Itu pula yang membuat gagasan kemerdekaan secara ideal dan utuh memiliki arti penting sebagai konsep yang terus menerus didorong dalam masyarakat yang masih setengah terjajah dan setengah feodal dalam term gagasan tersebut. Kondisi obyektif tidaklah berubah namun kondisi subyektif pula yang harus dipertimbangkan sehingga perubahan itu haruslah menghasilkan masyarakat yang bebas, terbuka, setara dan memiliki prinsip keadilan sejalan dengan berkembangnya jaman. [frs]

 

 

 

 


[1] Lih. Arif Zulkifli (eds.), Tan Malaka Bapak Republik Yang Dilupakan, Serial Buku Tempo, PT Gramedia Jakarta, 2010, hlm. 8-11, 128-134, 140-145.
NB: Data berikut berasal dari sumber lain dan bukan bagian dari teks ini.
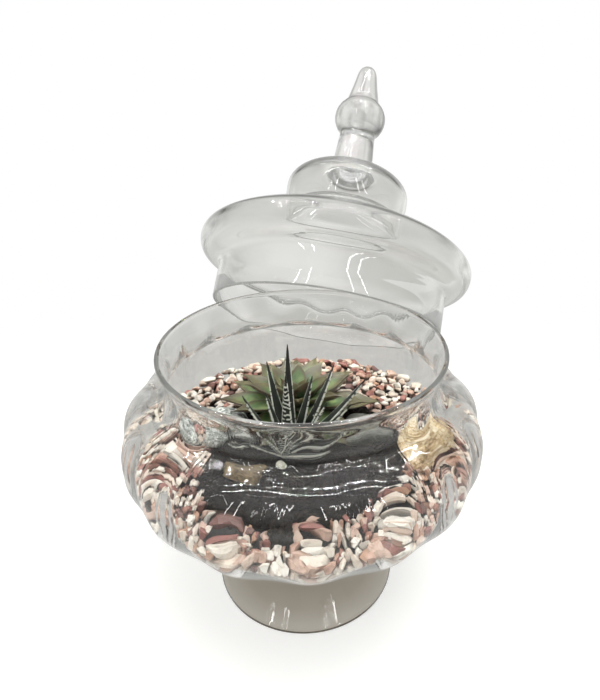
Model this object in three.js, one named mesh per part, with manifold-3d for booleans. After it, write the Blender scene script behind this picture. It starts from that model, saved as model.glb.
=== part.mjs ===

[2] Antara lain diterbitkan dengan judul Dari Penjara Ke Penjara Tan Malaka oleh Teplok Press, Yogya, cetakan kedua tahun 2000 sebanyak tiga jilid dan tebal lebih dari seribu halaman.[pen]

[3] Dikutip dari Harry A. Poeze, Tan Malaka, Gerakan Kiri dan Revolusi Indonesia, Jilid 3: Maret 1947-1948, KITLV – Obor Jakarta, 2010, hlm. 210-211.

[4] op. cit., hlm. 214.-215.

[5] op. cit., hlm. 226-227.

[6] Gagasan  Tan Malaka ini didukung oleh Jendral Soedirman dalam kongres yang melahirkan Persatuan Perjuangan di Purwokerto tahun 1946. Lih. Arif Zulkifli (eds.), op. cit., hlm. 39-40.

[7] Arif Zulkifli (eds.), op. cit., hlm. 175-178.

 

[8] Fenomena kepemilikan t-shirt bergambar Che Guevara adalah contoh yang tepat untuk menggambarkan hal ini. [pen.]